Capture ideas on waking
The exit from sleep is just as valuable. In the 5 to 15 minutes when you drift between asleep and awake, the imagination network is still active before the executive brain takes over. Jandial keeps notes on his phone for exactly this window, because many of his best ideas arrive there. Keep a way to record thoughts within reach of your bed so you do not lose them.

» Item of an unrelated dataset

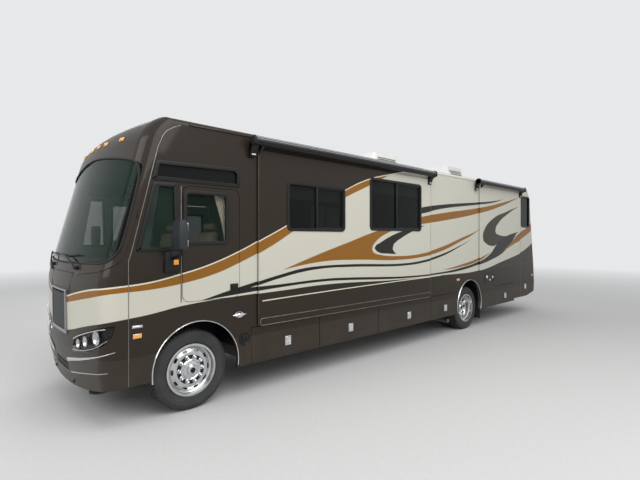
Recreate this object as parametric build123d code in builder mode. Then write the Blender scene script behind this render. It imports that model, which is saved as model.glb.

A simple guide to lucid dreaming
Lucid dreaming means becoming aware that you are dreaming while still inside the dream. Jandial outlines an approachable method:
- Set an alarm for about 5 to 6 hours after you fall asleep
- Let it wake you a touch earlier than you naturally would, without waking fully
- Look for dream signs, such as clocks or hands that are imprecise or an extra finger
- Use the power of suggestion, repeating that you will fall back asleep and wake up inside the dream
- Drift back to sleep while holding that intention
How to remember your dreams
Recall is a trainable skill. Keep a dream journal by your bed and write down whatever you can as soon as you wake, staying still for a moment before the details fade. The more you practice, the more vivid and detailed your dream memory becomes, and the easier it is to spot the patterns worth paying attention to.
The bottom line
Your dreaming hours are a resource, not downtime. Use sleep entry to set an intention, use sleep exit to capture ideas, rework nightmares into kinder endings, and journal to sharpen recall. Treated with curiosity, the third of life you spend dreaming can add clarity, creativity and meaning to the two thirds you spend awake.